* **BRIEF**:
In the lines below, how many hold the word "code"? Answer only with the number.

* **INPUT ROWS**:
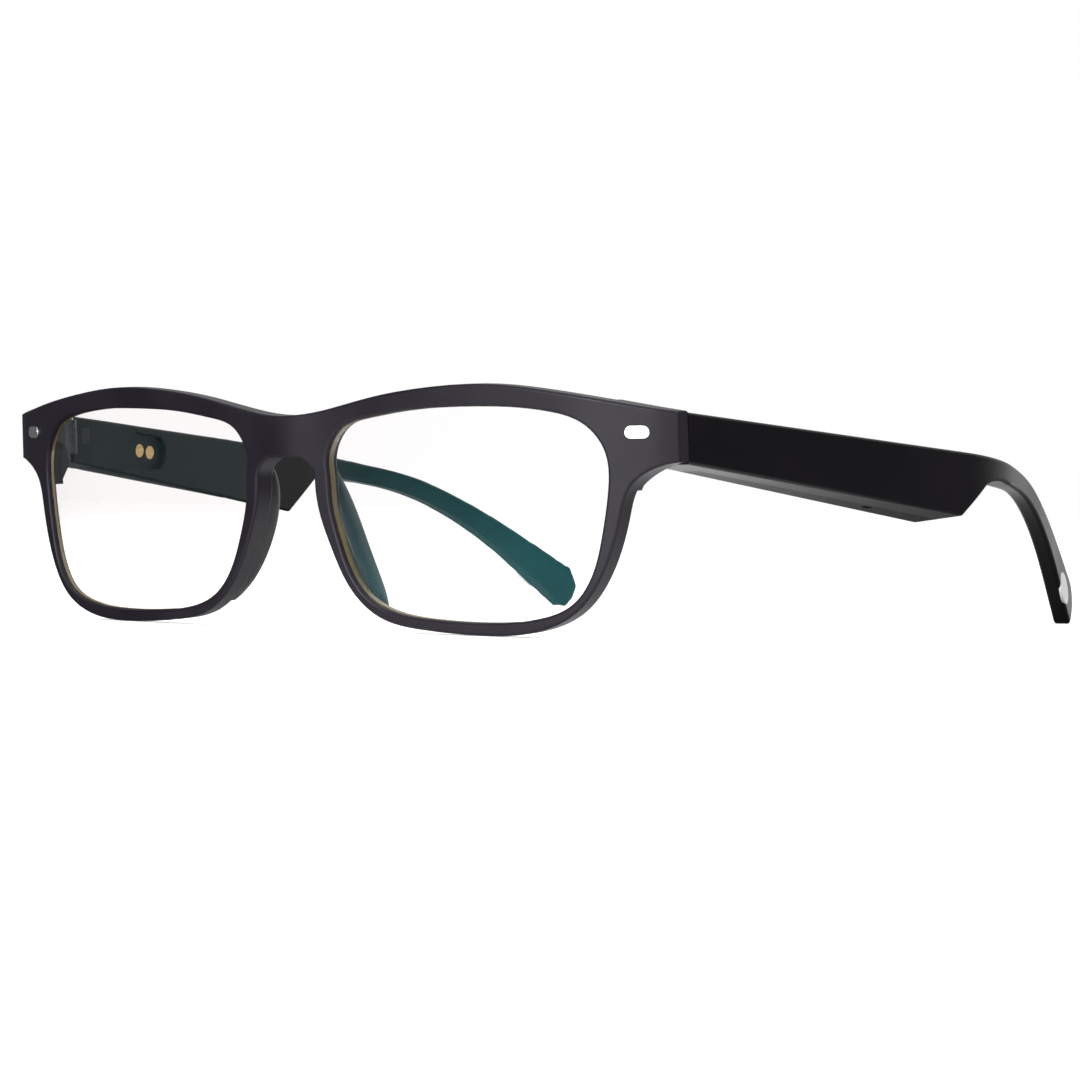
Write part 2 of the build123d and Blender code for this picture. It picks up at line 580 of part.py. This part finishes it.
==
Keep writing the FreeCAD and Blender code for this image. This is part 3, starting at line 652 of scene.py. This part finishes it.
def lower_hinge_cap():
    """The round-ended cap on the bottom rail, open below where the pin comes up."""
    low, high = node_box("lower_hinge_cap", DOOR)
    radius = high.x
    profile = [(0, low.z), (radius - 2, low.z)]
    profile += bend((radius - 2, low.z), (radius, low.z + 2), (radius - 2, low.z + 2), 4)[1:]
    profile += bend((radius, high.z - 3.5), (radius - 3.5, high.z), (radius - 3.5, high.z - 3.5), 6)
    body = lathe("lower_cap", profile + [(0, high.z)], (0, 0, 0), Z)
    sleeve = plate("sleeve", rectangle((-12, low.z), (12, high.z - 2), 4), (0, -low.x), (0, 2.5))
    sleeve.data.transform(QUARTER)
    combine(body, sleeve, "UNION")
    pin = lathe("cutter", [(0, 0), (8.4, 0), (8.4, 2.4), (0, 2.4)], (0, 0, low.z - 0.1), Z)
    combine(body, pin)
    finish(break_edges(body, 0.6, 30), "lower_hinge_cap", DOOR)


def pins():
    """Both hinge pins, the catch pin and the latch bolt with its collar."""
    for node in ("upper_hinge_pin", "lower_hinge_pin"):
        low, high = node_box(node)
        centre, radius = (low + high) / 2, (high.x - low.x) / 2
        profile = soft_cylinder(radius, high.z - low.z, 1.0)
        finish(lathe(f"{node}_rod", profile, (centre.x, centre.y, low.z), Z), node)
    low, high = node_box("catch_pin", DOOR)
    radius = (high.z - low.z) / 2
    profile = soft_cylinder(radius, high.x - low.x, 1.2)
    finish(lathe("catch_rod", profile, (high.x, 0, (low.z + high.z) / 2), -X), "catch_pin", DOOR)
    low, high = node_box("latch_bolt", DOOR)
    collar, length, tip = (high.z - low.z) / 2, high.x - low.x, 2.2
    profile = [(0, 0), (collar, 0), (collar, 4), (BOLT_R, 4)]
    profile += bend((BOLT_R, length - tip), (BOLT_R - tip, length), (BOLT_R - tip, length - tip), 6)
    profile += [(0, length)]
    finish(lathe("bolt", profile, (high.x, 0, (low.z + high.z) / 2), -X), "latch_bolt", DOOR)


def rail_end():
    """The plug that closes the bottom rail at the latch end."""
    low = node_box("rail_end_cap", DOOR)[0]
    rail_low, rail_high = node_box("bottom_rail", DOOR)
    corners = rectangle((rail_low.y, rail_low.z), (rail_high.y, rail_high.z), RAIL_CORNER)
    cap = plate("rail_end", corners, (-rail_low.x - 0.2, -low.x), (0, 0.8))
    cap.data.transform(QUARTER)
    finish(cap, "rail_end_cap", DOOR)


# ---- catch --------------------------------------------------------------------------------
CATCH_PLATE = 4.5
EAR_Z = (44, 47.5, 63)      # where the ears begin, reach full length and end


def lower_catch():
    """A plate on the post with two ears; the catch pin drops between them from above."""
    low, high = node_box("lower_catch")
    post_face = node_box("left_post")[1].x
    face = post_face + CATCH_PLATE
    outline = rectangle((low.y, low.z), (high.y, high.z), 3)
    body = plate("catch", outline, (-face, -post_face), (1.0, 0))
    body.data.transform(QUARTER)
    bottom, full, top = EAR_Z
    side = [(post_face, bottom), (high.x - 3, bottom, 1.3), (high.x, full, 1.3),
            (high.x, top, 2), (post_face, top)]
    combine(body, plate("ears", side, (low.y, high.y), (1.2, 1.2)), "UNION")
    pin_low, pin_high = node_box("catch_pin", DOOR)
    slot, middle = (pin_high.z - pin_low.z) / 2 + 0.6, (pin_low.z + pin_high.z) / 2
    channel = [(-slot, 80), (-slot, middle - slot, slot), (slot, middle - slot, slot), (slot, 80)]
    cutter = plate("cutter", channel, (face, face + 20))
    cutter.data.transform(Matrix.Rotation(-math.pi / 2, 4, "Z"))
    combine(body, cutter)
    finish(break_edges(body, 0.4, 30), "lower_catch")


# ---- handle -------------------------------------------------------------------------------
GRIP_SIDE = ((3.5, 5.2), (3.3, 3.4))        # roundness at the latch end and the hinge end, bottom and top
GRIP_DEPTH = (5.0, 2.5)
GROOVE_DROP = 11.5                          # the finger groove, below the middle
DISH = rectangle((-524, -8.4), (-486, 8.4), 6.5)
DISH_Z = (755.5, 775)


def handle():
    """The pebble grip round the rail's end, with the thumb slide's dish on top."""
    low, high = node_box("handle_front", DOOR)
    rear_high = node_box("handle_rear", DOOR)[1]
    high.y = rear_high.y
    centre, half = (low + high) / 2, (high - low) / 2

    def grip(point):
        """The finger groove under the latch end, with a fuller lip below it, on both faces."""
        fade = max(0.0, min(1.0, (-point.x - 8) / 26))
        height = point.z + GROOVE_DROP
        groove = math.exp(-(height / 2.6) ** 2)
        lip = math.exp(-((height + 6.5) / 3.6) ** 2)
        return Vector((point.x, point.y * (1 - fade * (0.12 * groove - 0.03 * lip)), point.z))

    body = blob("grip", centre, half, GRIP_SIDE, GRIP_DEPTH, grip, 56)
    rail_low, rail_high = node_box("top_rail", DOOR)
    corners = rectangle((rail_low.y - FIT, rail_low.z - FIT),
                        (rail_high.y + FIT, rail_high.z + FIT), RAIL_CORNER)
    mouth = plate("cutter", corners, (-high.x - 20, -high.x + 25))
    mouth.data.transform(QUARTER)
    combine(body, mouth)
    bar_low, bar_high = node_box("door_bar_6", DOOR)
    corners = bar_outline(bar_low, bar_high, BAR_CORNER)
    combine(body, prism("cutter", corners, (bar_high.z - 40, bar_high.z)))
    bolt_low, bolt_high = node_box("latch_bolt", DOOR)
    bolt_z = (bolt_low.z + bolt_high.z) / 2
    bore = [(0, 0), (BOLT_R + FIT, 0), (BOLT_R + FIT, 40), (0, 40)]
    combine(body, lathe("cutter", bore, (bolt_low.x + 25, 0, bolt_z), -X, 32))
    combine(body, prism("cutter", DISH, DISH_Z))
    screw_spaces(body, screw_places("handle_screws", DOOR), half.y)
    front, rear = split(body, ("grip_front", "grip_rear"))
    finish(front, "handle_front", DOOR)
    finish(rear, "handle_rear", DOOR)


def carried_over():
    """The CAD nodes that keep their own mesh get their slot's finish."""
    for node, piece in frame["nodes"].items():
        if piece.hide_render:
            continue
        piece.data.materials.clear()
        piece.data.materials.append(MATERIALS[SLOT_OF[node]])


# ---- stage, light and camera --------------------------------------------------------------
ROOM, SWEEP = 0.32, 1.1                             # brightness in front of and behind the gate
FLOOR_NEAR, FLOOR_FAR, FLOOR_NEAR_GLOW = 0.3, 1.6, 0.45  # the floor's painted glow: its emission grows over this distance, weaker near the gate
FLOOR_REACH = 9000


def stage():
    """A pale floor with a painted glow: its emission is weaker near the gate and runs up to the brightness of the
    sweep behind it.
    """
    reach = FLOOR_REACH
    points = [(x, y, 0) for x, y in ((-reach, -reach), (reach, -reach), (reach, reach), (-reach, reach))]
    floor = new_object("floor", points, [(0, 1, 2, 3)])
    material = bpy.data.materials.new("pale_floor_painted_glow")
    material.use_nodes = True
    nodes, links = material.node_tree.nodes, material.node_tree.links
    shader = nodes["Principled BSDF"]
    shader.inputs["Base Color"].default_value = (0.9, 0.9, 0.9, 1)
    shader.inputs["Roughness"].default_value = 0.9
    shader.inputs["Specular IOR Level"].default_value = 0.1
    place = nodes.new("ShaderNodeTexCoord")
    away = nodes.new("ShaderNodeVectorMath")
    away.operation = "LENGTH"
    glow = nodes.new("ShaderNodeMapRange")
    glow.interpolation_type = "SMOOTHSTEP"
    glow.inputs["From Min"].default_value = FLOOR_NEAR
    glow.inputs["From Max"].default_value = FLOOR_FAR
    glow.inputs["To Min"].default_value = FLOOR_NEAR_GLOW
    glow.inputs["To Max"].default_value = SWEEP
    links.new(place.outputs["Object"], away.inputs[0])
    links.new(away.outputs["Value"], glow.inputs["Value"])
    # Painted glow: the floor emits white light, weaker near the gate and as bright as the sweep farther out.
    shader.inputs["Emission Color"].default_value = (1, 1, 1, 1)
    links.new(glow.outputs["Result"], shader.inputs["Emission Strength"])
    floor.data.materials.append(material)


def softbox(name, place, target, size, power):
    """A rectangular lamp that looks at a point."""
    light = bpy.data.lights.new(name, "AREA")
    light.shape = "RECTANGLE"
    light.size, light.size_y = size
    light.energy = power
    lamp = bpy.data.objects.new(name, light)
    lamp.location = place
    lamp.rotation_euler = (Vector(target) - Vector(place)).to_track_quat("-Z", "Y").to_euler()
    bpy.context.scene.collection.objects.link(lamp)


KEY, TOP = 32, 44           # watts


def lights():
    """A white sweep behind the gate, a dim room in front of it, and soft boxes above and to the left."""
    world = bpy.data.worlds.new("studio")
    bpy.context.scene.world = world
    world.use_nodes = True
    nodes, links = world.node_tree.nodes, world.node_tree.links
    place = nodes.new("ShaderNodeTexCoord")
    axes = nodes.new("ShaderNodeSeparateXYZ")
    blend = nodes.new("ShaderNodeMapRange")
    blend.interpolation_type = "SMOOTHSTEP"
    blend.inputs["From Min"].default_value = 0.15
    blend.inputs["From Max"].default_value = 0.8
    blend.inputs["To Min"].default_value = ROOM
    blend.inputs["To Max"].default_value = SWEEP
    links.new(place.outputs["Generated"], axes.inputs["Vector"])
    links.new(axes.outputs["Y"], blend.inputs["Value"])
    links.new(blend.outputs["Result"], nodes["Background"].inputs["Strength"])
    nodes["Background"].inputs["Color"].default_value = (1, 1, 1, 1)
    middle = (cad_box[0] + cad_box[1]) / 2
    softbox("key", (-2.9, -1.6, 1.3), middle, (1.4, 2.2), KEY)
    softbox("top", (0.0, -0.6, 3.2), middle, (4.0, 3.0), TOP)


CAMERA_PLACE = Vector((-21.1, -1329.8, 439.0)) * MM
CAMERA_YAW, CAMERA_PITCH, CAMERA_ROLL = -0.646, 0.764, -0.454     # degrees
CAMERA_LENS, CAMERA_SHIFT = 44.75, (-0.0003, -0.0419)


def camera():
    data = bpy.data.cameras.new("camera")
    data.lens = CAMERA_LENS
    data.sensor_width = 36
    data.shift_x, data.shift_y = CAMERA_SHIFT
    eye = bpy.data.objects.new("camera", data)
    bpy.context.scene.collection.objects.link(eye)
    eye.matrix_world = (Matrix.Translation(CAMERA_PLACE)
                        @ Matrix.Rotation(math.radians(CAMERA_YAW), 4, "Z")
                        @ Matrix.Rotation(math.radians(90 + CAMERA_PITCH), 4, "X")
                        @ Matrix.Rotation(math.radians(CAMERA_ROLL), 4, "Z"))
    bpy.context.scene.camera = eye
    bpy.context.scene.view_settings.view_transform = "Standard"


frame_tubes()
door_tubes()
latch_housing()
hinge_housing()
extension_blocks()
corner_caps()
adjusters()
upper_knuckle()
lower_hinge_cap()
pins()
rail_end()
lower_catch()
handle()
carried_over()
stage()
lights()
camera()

* **THE COMPLETED TASK**:
2